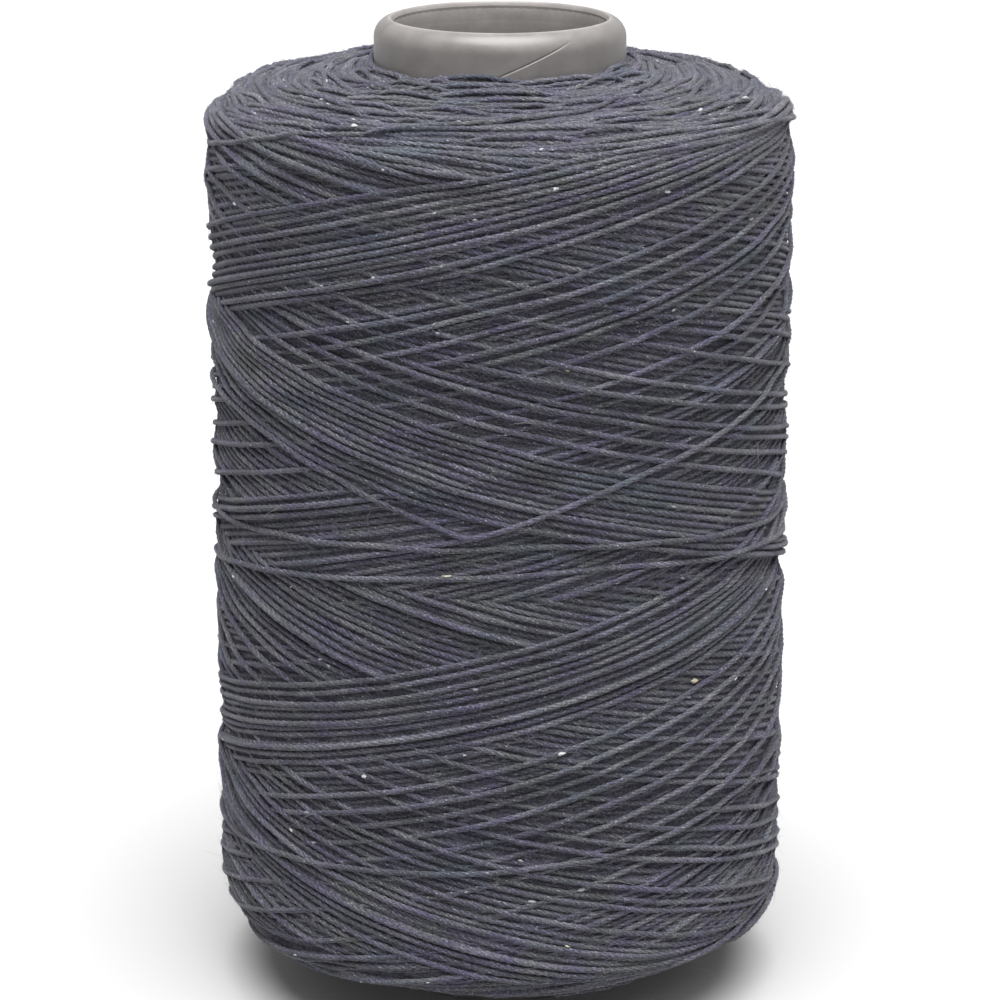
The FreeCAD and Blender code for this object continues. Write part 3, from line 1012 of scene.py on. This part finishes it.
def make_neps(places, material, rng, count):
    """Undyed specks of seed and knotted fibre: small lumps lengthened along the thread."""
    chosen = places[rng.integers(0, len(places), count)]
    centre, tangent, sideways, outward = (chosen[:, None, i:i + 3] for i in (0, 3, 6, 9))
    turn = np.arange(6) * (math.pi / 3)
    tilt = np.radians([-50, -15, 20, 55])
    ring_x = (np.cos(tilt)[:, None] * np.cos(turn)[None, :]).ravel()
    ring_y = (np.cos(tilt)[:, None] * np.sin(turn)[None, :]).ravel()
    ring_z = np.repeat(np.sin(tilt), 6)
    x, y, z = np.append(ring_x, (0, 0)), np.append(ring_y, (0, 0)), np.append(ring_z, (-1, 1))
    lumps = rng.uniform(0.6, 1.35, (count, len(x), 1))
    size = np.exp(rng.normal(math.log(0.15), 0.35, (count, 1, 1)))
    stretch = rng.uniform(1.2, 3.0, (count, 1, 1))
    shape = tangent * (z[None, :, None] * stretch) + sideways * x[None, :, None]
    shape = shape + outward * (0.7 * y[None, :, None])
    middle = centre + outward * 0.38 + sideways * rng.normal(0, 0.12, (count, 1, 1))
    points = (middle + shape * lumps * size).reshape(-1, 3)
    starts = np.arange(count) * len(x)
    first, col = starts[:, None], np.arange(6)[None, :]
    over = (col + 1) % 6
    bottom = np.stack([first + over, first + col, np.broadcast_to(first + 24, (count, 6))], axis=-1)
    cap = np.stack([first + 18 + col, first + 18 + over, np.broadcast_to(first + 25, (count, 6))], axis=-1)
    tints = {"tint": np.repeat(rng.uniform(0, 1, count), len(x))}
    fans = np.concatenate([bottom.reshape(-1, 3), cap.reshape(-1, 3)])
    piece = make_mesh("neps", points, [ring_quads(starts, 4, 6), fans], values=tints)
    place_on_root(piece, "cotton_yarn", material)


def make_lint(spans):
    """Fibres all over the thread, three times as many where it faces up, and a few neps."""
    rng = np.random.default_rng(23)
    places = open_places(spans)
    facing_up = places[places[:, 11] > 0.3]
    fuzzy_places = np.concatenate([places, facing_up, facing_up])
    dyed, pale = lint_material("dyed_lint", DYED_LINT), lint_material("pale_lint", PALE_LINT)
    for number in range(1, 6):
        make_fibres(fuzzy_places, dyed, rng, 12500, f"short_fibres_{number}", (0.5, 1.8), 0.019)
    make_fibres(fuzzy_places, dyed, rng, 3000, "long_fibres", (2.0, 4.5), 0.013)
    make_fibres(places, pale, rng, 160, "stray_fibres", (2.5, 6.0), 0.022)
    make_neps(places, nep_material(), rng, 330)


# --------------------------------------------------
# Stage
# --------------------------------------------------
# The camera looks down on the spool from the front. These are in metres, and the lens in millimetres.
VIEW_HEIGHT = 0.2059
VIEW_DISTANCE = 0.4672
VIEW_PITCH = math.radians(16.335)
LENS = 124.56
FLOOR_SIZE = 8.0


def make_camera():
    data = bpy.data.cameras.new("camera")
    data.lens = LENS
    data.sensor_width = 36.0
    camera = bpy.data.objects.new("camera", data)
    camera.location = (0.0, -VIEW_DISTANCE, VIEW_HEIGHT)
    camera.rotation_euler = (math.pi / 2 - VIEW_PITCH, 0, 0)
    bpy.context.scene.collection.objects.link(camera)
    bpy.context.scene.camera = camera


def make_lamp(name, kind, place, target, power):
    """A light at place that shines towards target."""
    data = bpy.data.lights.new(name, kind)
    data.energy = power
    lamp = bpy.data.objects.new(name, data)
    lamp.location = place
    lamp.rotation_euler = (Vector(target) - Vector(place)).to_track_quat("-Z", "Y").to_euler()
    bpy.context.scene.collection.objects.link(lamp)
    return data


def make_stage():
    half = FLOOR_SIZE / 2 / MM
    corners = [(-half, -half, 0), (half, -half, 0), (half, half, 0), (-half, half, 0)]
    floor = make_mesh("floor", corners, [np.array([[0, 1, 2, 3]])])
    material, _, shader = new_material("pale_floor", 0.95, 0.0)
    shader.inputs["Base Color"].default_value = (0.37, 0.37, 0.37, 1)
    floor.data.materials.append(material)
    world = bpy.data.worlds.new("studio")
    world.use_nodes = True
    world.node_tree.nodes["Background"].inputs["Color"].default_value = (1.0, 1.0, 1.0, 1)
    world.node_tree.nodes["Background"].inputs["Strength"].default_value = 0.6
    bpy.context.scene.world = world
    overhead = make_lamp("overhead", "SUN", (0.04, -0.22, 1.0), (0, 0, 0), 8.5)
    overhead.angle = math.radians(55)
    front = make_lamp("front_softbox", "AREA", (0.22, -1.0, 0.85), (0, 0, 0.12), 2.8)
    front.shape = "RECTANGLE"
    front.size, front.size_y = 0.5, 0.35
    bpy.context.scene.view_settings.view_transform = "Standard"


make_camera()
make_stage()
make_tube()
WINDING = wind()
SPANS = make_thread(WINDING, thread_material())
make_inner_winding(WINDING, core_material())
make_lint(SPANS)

**GOAL:** Nothing should be changed: write out all of the data as is.

**OUTPUT BELOW:**
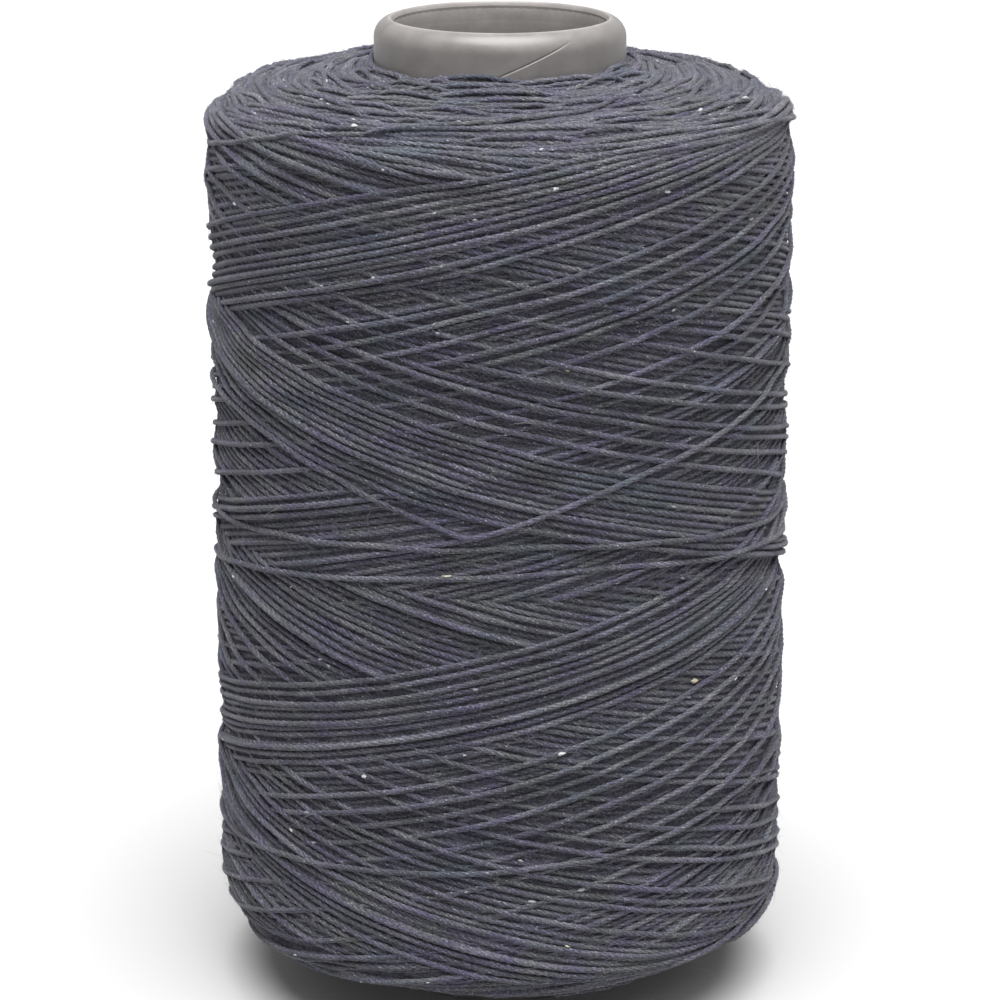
The FreeCAD and Blender code for this object continues. Write part 3, from line 1012 of scene.py on. This part finishes it.
def make_neps(places, material, rng, count):
    """Undyed specks of seed and knotted fibre: small lumps lengthened along the thread."""
    chosen = places[rng.integers(0, len(places), count)]
    centre, tangent, sideways, outward = (chosen[:, None, i:i + 3] for i in (0, 3, 6, 9))
    turn = np.arange(6) * (math.pi / 3)
    tilt = np.radians([-50, -15, 20, 55])
    ring_x = (np.cos(tilt)[:, None] * np.cos(turn)[None, :]).ravel()
    ring_y = (np.cos(tilt)[:, None] * np.sin(turn)[None, :]).ravel()
    ring_z = np.repeat(np.sin(tilt), 6)
    x, y, z = np.append(ring_x, (0, 0)), np.append(ring_y, (0, 0)), np.append(ring_z, (-1, 1))
    lumps = rng.uniform(0.6, 1.35, (count, len(x), 1))
    size = np.exp(rng.normal(math.log(0.15), 0.35, (count, 1, 1)))
    stretch = rng.uniform(1.2, 3.0, (count, 1, 1))
    shape = tangent * (z[None, :, None] * stretch) + sideways * x[None, :, None]
    shape = shape + outward * (0.7 * y[None, :, None])
    middle = centre + outward * 0.38 + sideways * rng.normal(0, 0.12, (count, 1, 1))
    points = (middle + shape * lumps * size).reshape(-1, 3)
    starts = np.arange(count) * len(x)
    first, col = starts[:, None], np.arange(6)[None, :]
    over = (col + 1) % 6
    bottom = np.stack([first + over, first + col, np.broadcast_to(first + 24, (count, 6))], axis=-1)
    cap = np.stack([first + 18 + col, first + 18 + over, np.broadcast_to(first + 25, (count, 6))], axis=-1)
    tints = {"tint": np.repeat(rng.uniform(0, 1, count), len(x))}
    fans = np.concatenate([bottom.reshape(-1, 3), cap.reshape(-1, 3)])
    piece = make_mesh("neps", points, [ring_quads(starts, 4, 6), fans], values=tints)
    place_on_root(piece, "cotton_yarn", material)


def make_lint(spans):
    """Fibres all over the thread, three times as many where it faces up, and a few neps."""
    rng = np.random.default_rng(23)
    places = open_places(spans)
    facing_up = places[places[:, 11] > 0.3]
    fuzzy_places = np.concatenate([places, facing_up, facing_up])
    dyed, pale = lint_material("dyed_lint", DYED_LINT), lint_material("pale_lint", PALE_LINT)
    for number in range(1, 6):
        make_fibres(fuzzy_places, dyed, rng, 12500, f"short_fibres_{number}", (0.5, 1.8), 0.019)
    make_fibres(fuzzy_places, dyed, rng, 3000, "long_fibres", (2.0, 4.5), 0.013)
    make_fibres(places, pale, rng, 160, "stray_fibres", (2.5, 6.0), 0.022)
    make_neps(places, nep_material(), rng, 330)


# --------------------------------------------------
# Stage
# --------------------------------------------------
# The camera looks down on the spool from the front. These are in metres, and the lens in millimetres.
VIEW_HEIGHT = 0.2059
VIEW_DISTANCE = 0.4672
VIEW_PITCH = math.radians(16.335)
LENS = 124.56
FLOOR_SIZE = 8.0


def make_camera():
    data = bpy.data.cameras.new("camera")
    data.lens = LENS
    data.sensor_width = 36.0
    camera = bpy.data.objects.new("camera", data)
    camera.location = (0.0, -VIEW_DISTANCE, VIEW_HEIGHT)
    camera.rotation_euler = (math.pi / 2 - VIEW_PITCH, 0, 0)
    bpy.context.scene.collection.objects.link(camera)
    bpy.context.scene.camera = camera


def make_lamp(name, kind, place, target, power):
    """A light at place that shines towards target."""
    data = bpy.data.lights.new(name, kind)
    data.energy = power
    lamp = bpy.data.objects.new(name, data)
    lamp.location = place
    lamp.rotation_euler = (Vector(target) - Vector(place)).to_track_quat("-Z", "Y").to_euler()
    bpy.context.scene.collection.objects.link(lamp)
    return data


def make_stage():
    half = FLOOR_SIZE / 2 / MM
    corners = [(-half, -half, 0), (half, -half, 0), (half, half, 0), (-half, half, 0)]
    floor = make_mesh("floor", corners, [np.array([[0, 1, 2, 3]])])
    material, _, shader = new_material("pale_floor", 0.95, 0.0)
    shader.inputs["Base Color"].default_value = (0.37, 0.37, 0.37, 1)
    floor.data.materials.append(material)
    world = bpy.data.worlds.new("studio")
    world.use_nodes = True
    world.node_tree.nodes["Background"].inputs["Color"].default_value = (1.0, 1.0, 1.0, 1)
    world.node_tree.nodes["Background"].inputs["Strength"].default_value = 0.6
    bpy.context.scene.world = world
    overhead = make_lamp("overhead", "SUN", (0.04, -0.22, 1.0), (0, 0, 0), 8.5)
    overhead.angle = math.radians(55)
    front = make_lamp("front_softbox", "AREA", (0.22, -1.0, 0.85), (0, 0, 0.12), 2.8)
    front.shape = "RECTANGLE"
    front.size, front.size_y = 0.5, 0.35
    bpy.context.scene.view_settings.view_transform = "Standard"


make_camera()
make_stage()
make_tube()
WINDING = wind()
SPANS = make_thread(WINDING, thread_material())
make_inner_winding(WINDING, core_material())
make_lint(SPANS)